Bitner '14 Receives Skadden Fellowship to Fight for Education Rights of Homeless Children
For her Skadden Fellowship, third-year law student Robyn Bitner will work at Advocates for Children of New York and will focus on the education rights of homeless children under the age of 5 in New York City.
Third-year University of Virginia law student Robyn Bitner has been selected to receive a Skadden Fellowship, one of the nation's most prestigious public service fellowships available to young attorneys.
"I am not sure if it's possible to be more excited than I am," she said. "On some level, I still can't believe it happened."
The Skadden Fellowship Program was established in 1988 by the law firm Skadden, Arps, Slate, Meagher & Flom to support graduating law students who wish to devote their professional lives to providing legal services to the poor, the elderly, the homeless and the disabled, as well as those deprived of their civil or human rights.
As part of the two-year fellowship, which provides a salary and benefits, Bitner will work at Advocates for Children of New York and will focus on the education rights of homeless children under the age of 5 in New York City.

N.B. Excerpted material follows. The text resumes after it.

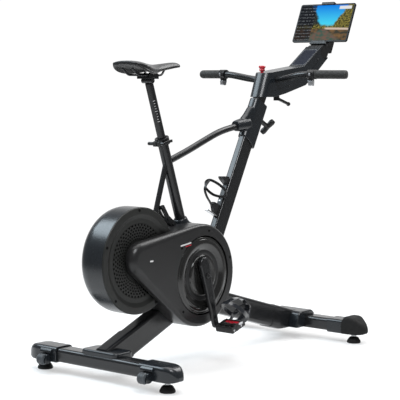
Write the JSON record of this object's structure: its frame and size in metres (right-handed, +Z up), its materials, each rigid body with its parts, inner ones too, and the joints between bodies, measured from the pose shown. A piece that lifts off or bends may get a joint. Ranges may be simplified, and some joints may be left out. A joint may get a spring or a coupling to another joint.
{
  "type": "exercise bike",
  "caption": "Smart exercise bike on two cross stabilisers with a rear flywheel drum, belt drive covers, a bicycle saddle, straight handlebar and tablet console",
  "frame": {"origin": "floor level below the middle of the whole bike, at the bottom of the bounding box", "axes": "+X towards the front of the bike, +Y to the rider left, +Z up"},
  "size_m": [1.3423, 0.6536, 1.2542],
  "materials": {
    "frame_paint": "satin",
    "moulded_grey": "satin",
    "cover_plastic": "matte",
    "disc_gloss": "gloss",
    "black_plastic": "matte",
    "cage_plastic": "gloss",
    "rubber_black": "matte",
    "roller_grey": "matte",
    "cast_wheel": "satin",
    "steel": "satin",
    "alloy": "satin",
    "saddle_skin": "satin",
    "red_plastic": "gloss",
    "screen_glass": "gloss"
  },
  "bodies": {
    "frame": {"rear_beam": "frame_paint", "front_beam": "frame_paint", "top_tube": "frame_paint", "rear_stay": "frame_paint", "head_post": "frame_paint", "seat_tube": "frame_paint", "seat_clamp": "frame_paint", "rear_stabiliser": "frame_paint", "front_stabiliser": "frame_paint", "rear_end_cap_right": "moulded_grey", "rear_end_cap_left": "moulded_grey", "front_end_cap_right": "moulded_grey", "front_end_cap_left": "moulded_grey", "rear_base_cover": "moulded_grey", "front_base_cover": "moulded_grey", "drum_shell": "moulded_grey", "drum_grille": "cover_plastic", "flywheel_axle": "steel", "right_cover": "cover_plastic", "left_cover": "cover_plastic", "seat_tube_boot": "rubber_black", "head_cover": "moulded_grey", "bottle_cage": "black_plastic", "drive_belt": "rubber_black"},
    "crank": {"crank_spindle": "steel", "crank_disc": "disc_gloss", "crank_arm_right": "frame_paint", "crank_arm_left": "frame_paint"},
    "flywheel": {"flywheel": "cast_wheel"},
    "brake": {"brake_yoke": "steel"},
    "pedal_right": {"pedal_right": "black_plastic", "toe_cage_right": "cage_plastic"},
    "pedal_left": {"pedal_left": "black_plastic", "toe_cage_left": "cage_plastic"},
    "seat_post": {"seat_post": "frame_paint"},
    "clamp_lever": {"seat_clamp_lever": "frame_paint"},
    "saddle_clamp": {"saddle_clamp": "alloy"},
    "saddle": {"saddle": "saddle_skin", "saddle_rails": "steel"},
    "post_knob": {"post_knob": "black_plastic"},
    "bar_post": {"handlebar_post": "frame_paint"},
    "console": {"console_body": "moulded_grey", "handlebar": "frame_paint", "grip_right": "rubber_black", "grip_left": "rubber_black", "shifter_right": "black_plastic", "shifter_left": "black_plastic"},
    "red_knob": {"red_knob": "red_plastic"},
    "console_lever": {"console_lever": "black_plastic"},
    "button_right": {"shift_button_right": "alloy"},
    "button_left": {"shift_button_left": "alloy"},
    "tablet_holder": {"tablet_holder": "black_plastic", "tablet": "screen_glass"},
    "tablet_jaw": {"tablet_jaw": "black_plastic"},
    "foot_rear_right": {"rear_foot_right": "rubber_black"},
    "foot_rear_left": {"rear_foot_left": "rubber_black"},
    "foot_front_right": {"front_foot_right": "rubber_black"},
    "foot_front_left": {"front_foot_left": "rubber_black"},
    "roller_right": {"transport_roller_right": "roller_grey"},
    "roller_left": {"transport_roller_left": "roller_grey"}
  },
  "joints": [
    {"name": "crank_turn", "type": "hinge", "parent": "frame", "child": "crank", "pos_m": [-0.2093, 0, 0.302], "axis": [0, 1, 0], "continuous": true},
    {"name": "flywheel_turn", "type": "hinge", "parent": "frame", "child": "flywheel", "pos_m": [-0.4913, 0, 0.375], "axis": [0, 1, 0], "continuous": true},
    {"name": "pedal_turn_right", "type": "hinge", "parent": "crank", "child": "pedal_right", "pos_m": [-0.17396, -0.177, 0.13571], "axis": [0, 1, 0], "continuous": true},
    {"name": "pedal_turn_left", "type": "hinge", "parent": "crank", "child": "pedal_left", "pos_m": [-0.24464, 0.177, 0.46829], "axis": [0, 1, 0], "continuous": true},
    {"name": "brake_swing", "type": "hinge", "parent": "frame", "child": "brake", "pos_m": [-0.51769, -0.015, 0.52469], "axis": [0, 1, 0], "range_deg": [0, 3]},
    {"name": "seat_post_height", "type": "slide", "parent": "frame", "child": "seat_post", "axis": [-0.3355, 0, 0.9421], "range_m": [-0.13, 0.08]},
    {"name": "seat_lever_swing", "type": "hinge", "parent": "frame", "child": "clamp_lever", "pos_m": [-0.34044, -0.023, 0.74136], "axis": [0, 1, 0], "range_deg": [0, 140]},
    {"name": "saddle_tilt", "type": "hinge", "parent": "seat_post", "child": "saddle_clamp", "pos_m": [-0.3893, 0, 0.948], "axis": [0, 1, 0], "range_deg": [-12, 12]},
    {"name": "saddle_fore_aft", "type": "slide", "parent": "saddle_clamp", "child": "saddle", "axis": [1, 0, 0], "range_m": [-0.007, 0.018]},
    {"name": "post_knob_turn", "type": "hinge", "parent": "frame", "child": "post_knob", "pos_m": [0.21306, 0, 0.81402], "axis": [0.887, 0, -0.4617], "range_deg": [-170, 170]},
    {"name": "bar_post_height", "type": "slide", "parent": "frame", "child": "bar_post", "axis": [0.4617, 0, 0.887], "range_m": [0, 0.11]},
    {"name": "console_fore_aft", "type": "slide", "parent": "bar_post", "child": "console", "axis": [1, 0, 0], "range_m": [-0.043, 0]},
    {"name": "red_knob_press", "type": "slide", "parent": "console", "child": "red_knob", "axis": [0, 0, 1], "range_m": [-0.003, 0], "stiffness_N_per_m": 400},
    {"name": "console_lever_swing", "type": "hinge", "parent": "console", "child": "console_lever", "pos_m": [0.3207, 0, 0.89], "axis": [0, 0, 1], "range_deg": [-90, 90]},
    {"name": "shift_button_press_right", "type": "slide", "parent": "console", "child": "button_right", "axis": [0.9724, 0.2334, 0], "range_m": [0, 0.0018], "stiffness_N_per_m": 300},
    {"name": "shift_button_press_left", "type": "slide", "parent": "console", "child": "button_left", "axis": [0.9724, -0.2334, 0], "range_m": [0, 0.0018], "stiffness_N_per_m": 300},
    {"name": "tablet_tilt", "type": "hinge", "parent": "console", "child": "tablet_holder", "pos_m": [0.5807, 0, 1.062], "axis": [0, 1, 0], "range_deg": [-12, 20]},
    {"name": "tablet_jaw_slide", "type": "slide", "parent": "tablet_holder", "child": "tablet_jaw", "axis": [0.3987, 0, 0.9171], "range_m": [0, 0.03], "stiffness_N_per_m": 60, "springref_m": -0.02},
    {"name": "foot_turn_rear_right", "type": "hinge", "parent": "frame", "child": "foot_rear_right", "pos_m": [-0.5933, -0.265, 0.02], "axis": [0, 0, 1], "range_deg": [-180, 180]},
    {"name": "foot_turn_rear_left", "type": "hinge", "parent": "frame", "child": "foot_rear_left", "pos_m": [-0.5933, 0.265, 0.02], "axis": [0, 0, 1], "range_deg": [-180, 180]},
    {"name": "foot_turn_front_right", "type": "hinge", "parent": "frame", "child": "foot_front_right", "pos_m": [0.4557, -0.265, 0.02], "axis": [0, 0, 1], "range_deg": [-180, 180]},
    {"name": "foot_turn_front_left", "type": "hinge", "parent": "frame", "child": "foot_front_left", "pos_m": [0.4557, 0.265, 0.02], "axis": [0, 0, 1], "range_deg": [-180, 180]},
    {"name": "roller_turn_right", "type": "hinge", "parent": "frame", "child": "roller_right", "pos_m": [-0.6533, -0.218, 0.046], "axis": [0, 1, 0], "continuous": true},
    {"name": "roller_turn_left", "type": "hinge", "parent": "frame", "child": "roller_left", "pos_m": [-0.6533, 0.218, 0.046], "axis": [0, 1, 0], "continuous": true}
  ],
  "couplings": [
    {"joint": "flywheel_turn", "follows": "crank_turn", "ratio": 4.375}
  ]
}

"These children have a legal right to access special education services to address developmental delays and to attend public preschool programs," she said. "However, most of these children are not receiving services or attending preschool. I will provide direct legal representation to homeless families to ensure that their children have access to high-quality early childhood education."
Advocates for Children of New York is a nonprofit organization dedicated to protecting every child's right to an education, focusing on students from low-income backgrounds who are struggling in school or experiencing school discrimination.
Bitner, who taught early elementary school in the South Bronx as a member of Teach for America before law school, said education has always been critically important to her.
"While teaching kindergarten and first grade in the South Bronx, I was reminded every day of the power of education to build hope and resiliency," she said. "I also recognized how critical it was for my students to receive academic intervention as early as possible to address any deficits and catch up with their peers."
During her time at UVA Law, Bitner took nearly every course that addressed education law and children's rights, most notably including the Child Advocacy Clinic. In the clinic, which is offered in conjunction with the Legal Aid Justice Center, law students help low-income children across Virginia who need legal representation.
"Having the opportunity to work during my 2L year on school discipline, special education and juvenile justice issues was crucial to building my own knowledge and experience," Bitner said. "In addition, it made it easier to get my foot in the door at potential host organizations during the fellowship process."
After her first year in law school, Bitner worked in the U.S. District Attorney's Office in Denver. The following summer, she worked at the nonprofit Education Law Center in Philadelphia.
"When I arrived at law school, I knew that I wanted to spend my career protecting low-income students' access to education," she said. "I never imagined that my fellowship project would allow me to do so in the area of early childhood education, which has been identified as the most effective way to close the achievement gap and has the added bonus of being an area of education about which I am incredibly passionate."
Bitner said she is "undoubtedly very lucky" to be receiving the fellowship and is thankful for the support of her family, mentors and friends.